A relationship with Ford would be a coup for Blackberry, which was the early leader in the smartphone business when it was introduced in 1999 but has been losing ground for years. Blackberry shares were up 59 cents to $9.73 in early morning trading.
Sync has been one of Ford's few disappointments in recent years, one of the few blemishes on the company since Alan Mulally took over as CEO in 2006. Sync and the MyFord Touch infotainment system have consistently held Ford back in vehicle quality ratings by both Consumer Reports and J.D. Power.

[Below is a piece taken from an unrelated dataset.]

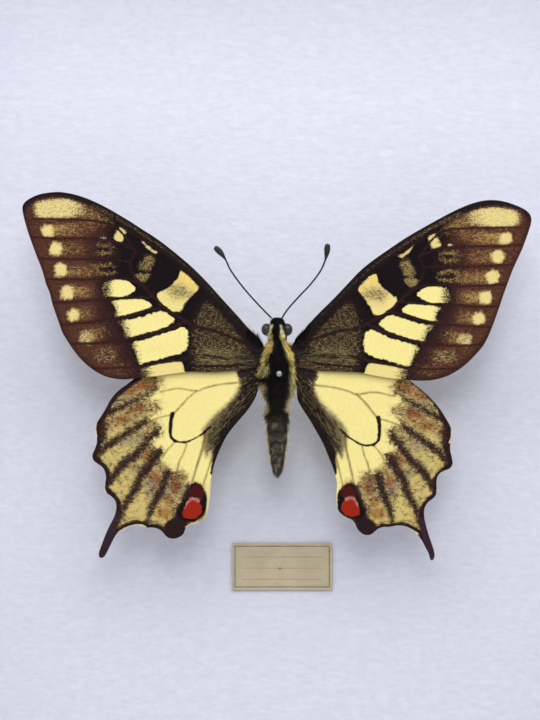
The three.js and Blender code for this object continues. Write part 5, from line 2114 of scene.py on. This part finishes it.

Microsoft (MSFT) has been Ford's partner since Sync was introduced in 2007. The switch from Microsoft was initially reported on Feb. 19 in The Hansen Report, an automotive electronics newsletter, which said that Ford's third-generation Sync technology will be based on QNX from Blackberry, not Windows Embedded Automotive from Microsoft.
"Ford has been trying for many months to find a company to take over maintenance of the Sync 2 software," the newsletter said. Although Ford and Microsoft broke ground with the first and second Sync platforms, Sync 2 "has been criticized for being glitch prone and difficult to operate," it said, noting that "Ford is not at all done with Microsoft, but wants to work with the company differently going forward."
Ford said it will continue to work with Microsoft and wouldn't comment specifically on a future relationship with Sync.
"Ford and Microsoft are longtime partners, and we continue working together for the future," said spokeswoman Susannah Wesley in an email. "Ford works with a variety of partners and suppliers to develop and continuously improve our in-car connectivity systems for customers. We do not discuss details of our work with others or speculate on future products for competitive reasons."
A Blackberry spokesperson was not immediately available to comment. Sources told Bloomberg that "using QNX will be less expensive than licensing Microsoft technology and will improve the flexibility and speed of the next Sync system.
Ford has built more than 10 million vehicles worldwide that are equipped with Sync, "which allows customers to make phone calls, change radio stations and find nearby destinations without taking their hands off the wheel," The Detroit News reported. "The automaker could easily update the software of those vehicles already equipped with Sync to the BlackBerry software," a source told the newspaper.
Blackberry shares traded as high as $148.13 in 2008. In November 2013, a $4.7 billion buyout of the company collapsed, and shares fell as low as $5.98.
In 2011, the company rejected takeover overtures from Amazon (AMZN).